Output every line below exactly.

#### STORED RECORDS
%%

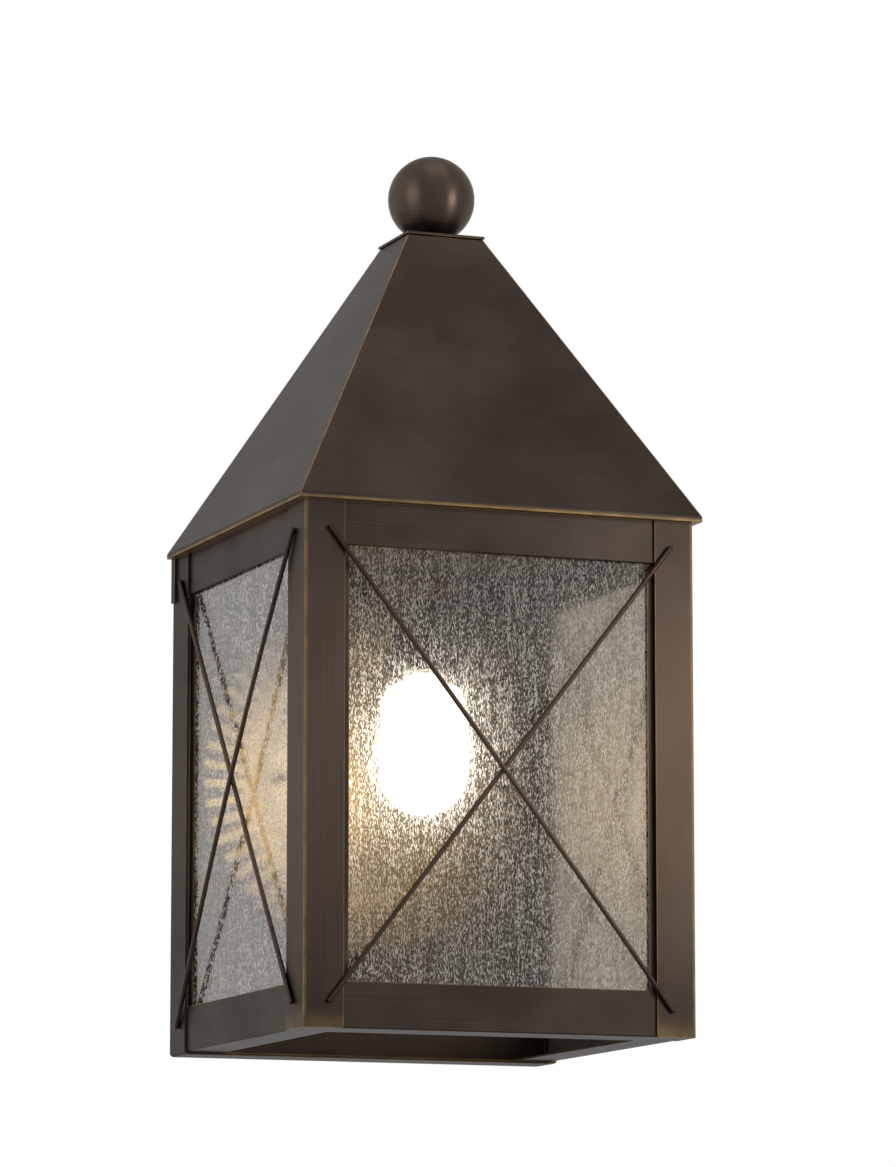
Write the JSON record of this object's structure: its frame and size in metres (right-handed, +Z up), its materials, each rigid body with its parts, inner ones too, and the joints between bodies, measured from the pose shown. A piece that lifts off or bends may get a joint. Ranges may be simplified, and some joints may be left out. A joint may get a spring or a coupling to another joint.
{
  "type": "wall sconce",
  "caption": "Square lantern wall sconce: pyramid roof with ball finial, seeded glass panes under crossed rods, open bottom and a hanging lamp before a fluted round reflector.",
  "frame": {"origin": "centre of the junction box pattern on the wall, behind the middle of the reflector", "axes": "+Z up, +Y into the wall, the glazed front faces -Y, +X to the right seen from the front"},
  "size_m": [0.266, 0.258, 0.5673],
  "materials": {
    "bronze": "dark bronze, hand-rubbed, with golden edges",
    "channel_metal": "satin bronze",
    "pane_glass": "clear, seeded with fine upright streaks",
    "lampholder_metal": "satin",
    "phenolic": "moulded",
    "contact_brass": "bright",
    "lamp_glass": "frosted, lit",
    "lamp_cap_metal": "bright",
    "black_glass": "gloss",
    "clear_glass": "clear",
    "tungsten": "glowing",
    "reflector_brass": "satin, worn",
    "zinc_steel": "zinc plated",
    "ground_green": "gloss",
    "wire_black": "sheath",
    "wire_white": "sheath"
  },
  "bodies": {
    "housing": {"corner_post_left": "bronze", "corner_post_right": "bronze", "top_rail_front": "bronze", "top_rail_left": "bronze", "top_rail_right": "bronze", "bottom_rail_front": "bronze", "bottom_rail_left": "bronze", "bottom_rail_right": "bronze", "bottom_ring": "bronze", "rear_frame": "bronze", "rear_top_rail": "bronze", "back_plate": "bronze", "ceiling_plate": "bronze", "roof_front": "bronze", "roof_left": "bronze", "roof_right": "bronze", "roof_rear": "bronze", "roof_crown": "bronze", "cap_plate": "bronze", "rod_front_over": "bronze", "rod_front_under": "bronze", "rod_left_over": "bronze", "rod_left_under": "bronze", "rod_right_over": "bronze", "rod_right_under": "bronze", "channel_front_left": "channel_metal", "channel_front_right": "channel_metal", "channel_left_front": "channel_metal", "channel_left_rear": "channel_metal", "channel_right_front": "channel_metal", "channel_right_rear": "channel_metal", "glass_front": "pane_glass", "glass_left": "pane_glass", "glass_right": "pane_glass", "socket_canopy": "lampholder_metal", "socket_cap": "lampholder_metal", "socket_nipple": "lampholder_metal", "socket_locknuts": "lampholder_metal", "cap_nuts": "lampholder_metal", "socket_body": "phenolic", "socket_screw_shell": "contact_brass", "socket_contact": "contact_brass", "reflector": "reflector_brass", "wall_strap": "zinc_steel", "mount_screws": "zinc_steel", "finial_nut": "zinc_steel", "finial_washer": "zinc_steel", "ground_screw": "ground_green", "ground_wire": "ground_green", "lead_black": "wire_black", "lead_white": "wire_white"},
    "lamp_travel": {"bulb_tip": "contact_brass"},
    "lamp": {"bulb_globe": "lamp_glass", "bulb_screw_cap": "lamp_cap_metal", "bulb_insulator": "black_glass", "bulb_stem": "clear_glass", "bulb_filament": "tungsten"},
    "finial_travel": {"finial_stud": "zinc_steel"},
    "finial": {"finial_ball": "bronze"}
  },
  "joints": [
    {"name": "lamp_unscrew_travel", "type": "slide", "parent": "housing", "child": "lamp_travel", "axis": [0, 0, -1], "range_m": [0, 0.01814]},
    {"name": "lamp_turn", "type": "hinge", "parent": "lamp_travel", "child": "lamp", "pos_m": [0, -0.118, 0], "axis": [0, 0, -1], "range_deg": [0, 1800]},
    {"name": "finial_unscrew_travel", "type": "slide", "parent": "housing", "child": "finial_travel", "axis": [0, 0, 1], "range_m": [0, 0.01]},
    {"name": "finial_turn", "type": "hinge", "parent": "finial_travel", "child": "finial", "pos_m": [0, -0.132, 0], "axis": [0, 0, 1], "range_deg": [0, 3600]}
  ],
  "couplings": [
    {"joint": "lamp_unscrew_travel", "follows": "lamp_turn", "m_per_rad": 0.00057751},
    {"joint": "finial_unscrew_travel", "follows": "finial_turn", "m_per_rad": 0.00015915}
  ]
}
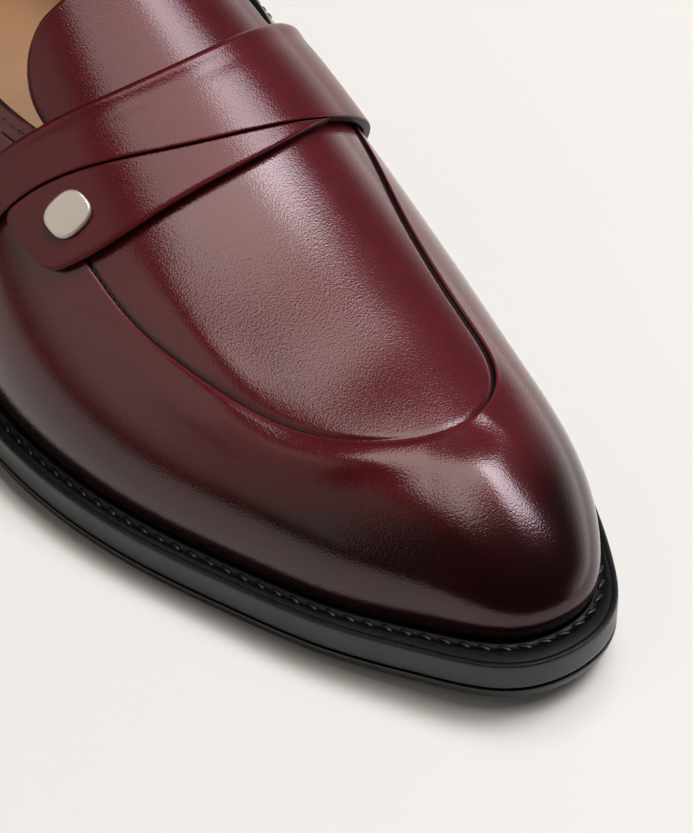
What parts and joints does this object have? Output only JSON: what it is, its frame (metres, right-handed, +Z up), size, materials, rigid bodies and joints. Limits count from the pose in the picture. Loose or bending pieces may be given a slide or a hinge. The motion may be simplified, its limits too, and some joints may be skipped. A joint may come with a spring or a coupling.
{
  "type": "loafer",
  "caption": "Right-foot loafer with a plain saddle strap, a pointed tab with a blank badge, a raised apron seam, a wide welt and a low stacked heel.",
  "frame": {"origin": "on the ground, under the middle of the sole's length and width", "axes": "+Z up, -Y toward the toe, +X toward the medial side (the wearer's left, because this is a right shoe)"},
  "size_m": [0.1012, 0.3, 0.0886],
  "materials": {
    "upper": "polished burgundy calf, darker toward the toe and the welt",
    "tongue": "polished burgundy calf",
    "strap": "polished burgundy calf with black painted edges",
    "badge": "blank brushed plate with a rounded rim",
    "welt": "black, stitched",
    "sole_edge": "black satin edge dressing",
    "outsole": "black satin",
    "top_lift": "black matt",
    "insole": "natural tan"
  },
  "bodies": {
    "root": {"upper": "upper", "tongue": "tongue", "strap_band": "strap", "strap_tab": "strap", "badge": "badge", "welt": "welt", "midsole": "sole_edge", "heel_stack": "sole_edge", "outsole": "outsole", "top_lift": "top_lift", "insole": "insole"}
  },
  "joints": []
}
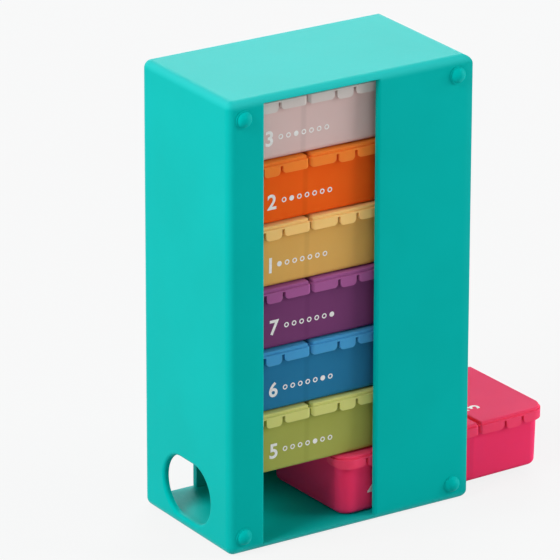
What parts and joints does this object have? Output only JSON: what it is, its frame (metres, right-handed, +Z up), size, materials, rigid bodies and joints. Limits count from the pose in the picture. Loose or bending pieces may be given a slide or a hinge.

%%

#### COMPLETE ANSWER
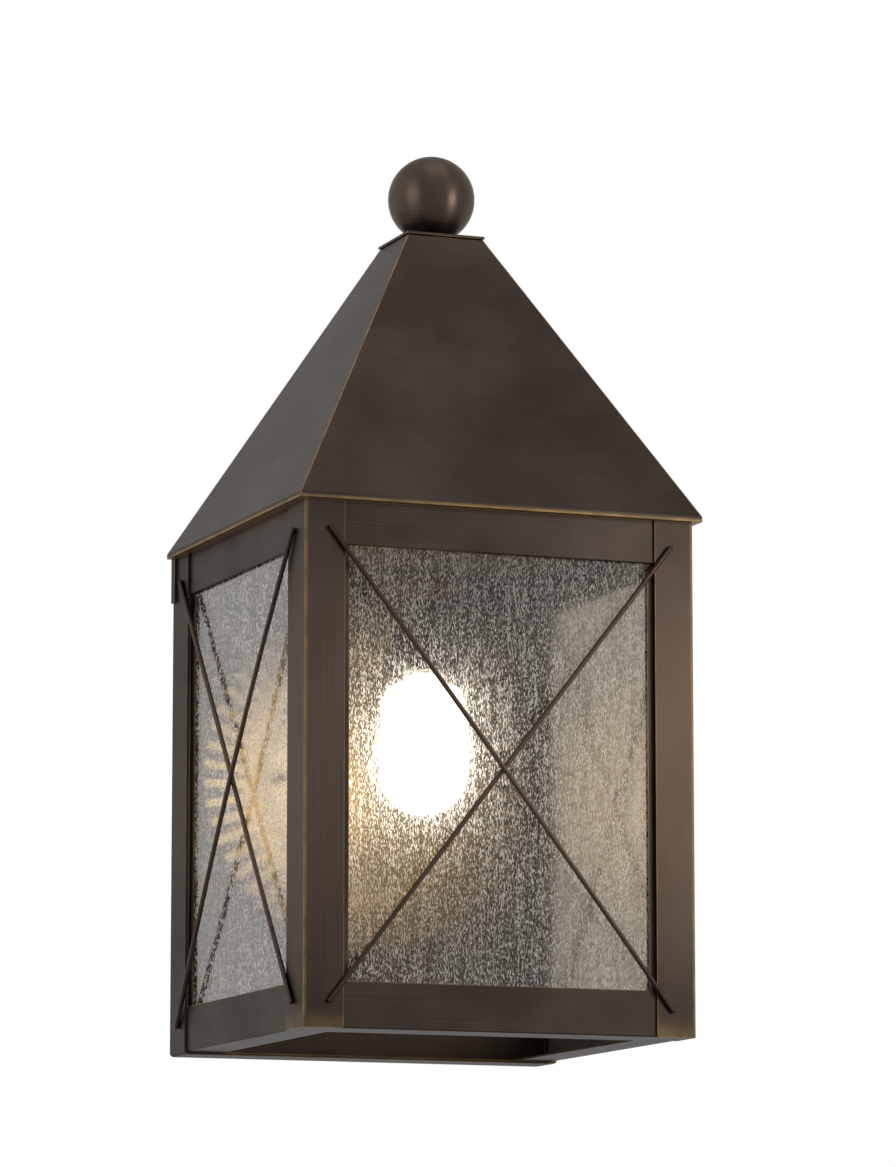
Write the JSON record of this object's structure: its frame and size in metres (right-handed, +Z up), its materials, each rigid body with its parts, inner ones too, and the joints between bodies, measured from the pose shown. A piece that lifts off or bends may get a joint. Ranges may be simplified, and some joints may be left out. A joint may get a spring or a coupling to another joint.
{
  "type": "wall sconce",
  "caption": "Square lantern wall sconce: pyramid roof with ball finial, seeded glass panes under crossed rods, open bottom and a hanging lamp before a fluted round reflector.",
  "frame": {"origin": "centre of the junction box pattern on the wall, behind the middle of the reflector", "axes": "+Z up, +Y into the wall, the glazed front faces -Y, +X to the right seen from the front"},
  "size_m": [0.266, 0.258, 0.5673],
  "materials": {
    "bronze": "dark bronze, hand-rubbed, with golden edges",
    "channel_metal": "satin bronze",
    "pane_glass": "clear, seeded with fine upright streaks",
    "lampholder_metal": "satin",
    "phenolic": "moulded",
    "contact_brass": "bright",
    "lamp_glass": "frosted, lit",
    "lamp_cap_metal": "bright",
    "black_glass": "gloss",
    "clear_glass": "clear",
    "tungsten": "glowing",
    "reflector_brass": "satin, worn",
    "zinc_steel": "zinc plated",
    "ground_green": "gloss",
    "wire_black": "sheath",
    "wire_white": "sheath"
  },
  "bodies": {
    "housing": {"corner_post_left": "bronze", "corner_post_right": "bronze", "top_rail_front": "bronze", "top_rail_left": "bronze", "top_rail_right": "bronze", "bottom_rail_front": "bronze", "bottom_rail_left": "bronze", "bottom_rail_right": "bronze", "bottom_ring": "bronze", "rear_frame": "bronze", "rear_top_rail": "bronze", "back_plate": "bronze", "ceiling_plate": "bronze", "roof_front": "bronze", "roof_left": "bronze", "roof_right": "bronze", "roof_rear": "bronze", "roof_crown": "bronze", "cap_plate": "bronze", "rod_front_over": "bronze", "rod_front_under": "bronze", "rod_left_over": "bronze", "rod_left_under": "bronze", "rod_right_over": "bronze", "rod_right_under": "bronze", "channel_front_left": "channel_metal", "channel_front_right": "channel_metal", "channel_left_front": "channel_metal", "channel_left_rear": "channel_metal", "channel_right_front": "channel_metal", "channel_right_rear": "channel_metal", "glass_front": "pane_glass", "glass_left": "pane_glass", "glass_right": "pane_glass", "socket_canopy": "lampholder_metal", "socket_cap": "lampholder_metal", "socket_nipple": "lampholder_metal", "socket_locknuts": "lampholder_metal", "cap_nuts": "lampholder_metal", "socket_body": "phenolic", "socket_screw_shell": "contact_brass", "socket_contact": "contact_brass", "reflector": "reflector_brass", "wall_strap": "zinc_steel", "mount_screws": "zinc_steel", "finial_nut": "zinc_steel", "finial_washer": "zinc_steel", "ground_screw": "ground_green", "ground_wire": "ground_green", "lead_black": "wire_black", "lead_white": "wire_white"},
    "lamp_travel": {"bulb_tip": "contact_brass"},
    "lamp": {"bulb_globe": "lamp_glass", "bulb_screw_cap": "lamp_cap_metal", "bulb_insulator": "black_glass", "bulb_stem": "clear_glass", "bulb_filament": "tungsten"},
    "finial_travel": {"finial_stud": "zinc_steel"},
    "finial": {"finial_ball": "bronze"}
  },
  "joints": [
    {"name": "lamp_unscrew_travel", "type": "slide", "parent": "housing", "child": "lamp_travel", "axis": [0, 0, -1], "range_m": [0, 0.01814]},
    {"name": "lamp_turn", "type": "hinge", "parent": "lamp_travel", "child": "lamp", "pos_m": [0, -0.118, 0], "axis": [0, 0, -1], "range_deg": [0, 1800]},
    {"name": "finial_unscrew_travel", "type": "slide", "parent": "housing", "child": "finial_travel", "axis": [0, 0, 1], "range_m": [0, 0.01]},
    {"name": "finial_turn", "type": "hinge", "parent": "finial_travel", "child": "finial", "pos_m": [0, -0.132, 0], "axis": [0, 0, 1], "range_deg": [0, 3600]}
  ],
  "couplings": [
    {"joint": "lamp_unscrew_travel", "follows": "lamp_turn", "m_per_rad": 0.00057751},
    {"joint": "finial_unscrew_travel", "follows": "finial_turn", "m_per_rad": 0.00015915}
  ]
}
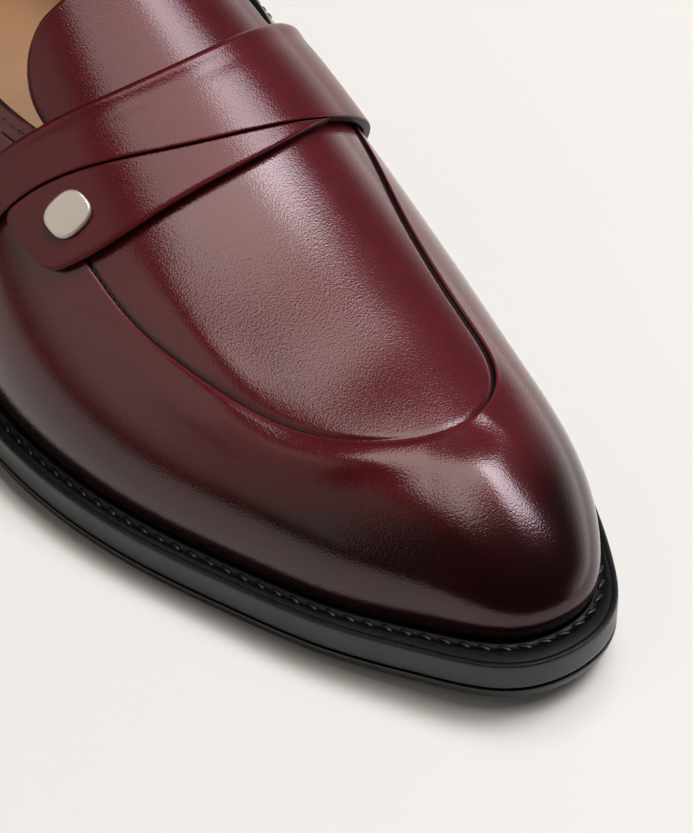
What parts and joints does this object have? Output only JSON: what it is, its frame (metres, right-handed, +Z up), size, materials, rigid bodies and joints. Limits count from the pose in the picture. Loose or bending pieces may be given a slide or a hinge. The motion may be simplified, its limits too, and some joints may be skipped. A joint may come with a spring or a coupling.
{
  "type": "loafer",
  "caption": "Right-foot loafer with a plain saddle strap, a pointed tab with a blank badge, a raised apron seam, a wide welt and a low stacked heel.",
  "frame": {"origin": "on the ground, under the middle of the sole's length and width", "axes": "+Z up, -Y toward the toe, +X toward the medial side (the wearer's left, because this is a right shoe)"},
  "size_m": [0.1012, 0.3, 0.0886],
  "materials": {
    "upper": "polished burgundy calf, darker toward the toe and the welt",
    "tongue": "polished burgundy calf",
    "strap": "polished burgundy calf with black painted edges",
    "badge": "blank brushed plate with a rounded rim",
    "welt": "black, stitched",
    "sole_edge": "black satin edge dressing",
    "outsole": "black satin",
    "top_lift": "black matt",
    "insole": "natural tan"
  },
  "bodies": {
    "root": {"upper": "upper", "tongue": "tongue", "strap_band": "strap", "strap_tab": "strap", "badge": "badge", "welt": "welt", "midsole": "sole_edge", "heel_stack": "sole_edge", "outsole": "outsole", "top_lift": "top_lift", "insole": "insole"}
  },
  "joints": []
}
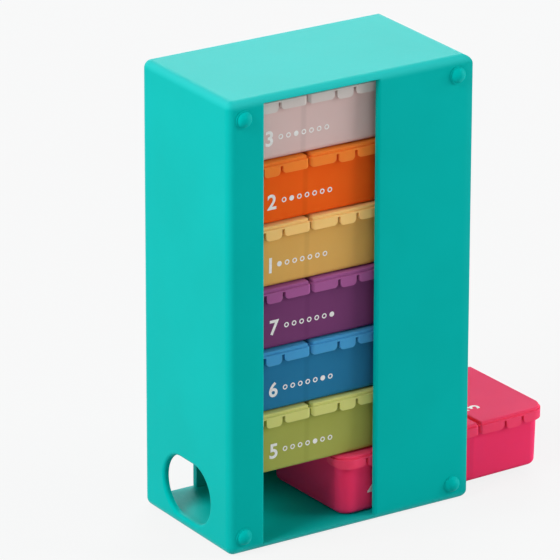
What parts and joints does this object have? Output only JSON: what it is, its frame (metres, right-handed, +Z up), size, materials, rigid bodies and joints. Limits count from the pose in the picture. Loose or bending pieces may be given a slide or a hinge.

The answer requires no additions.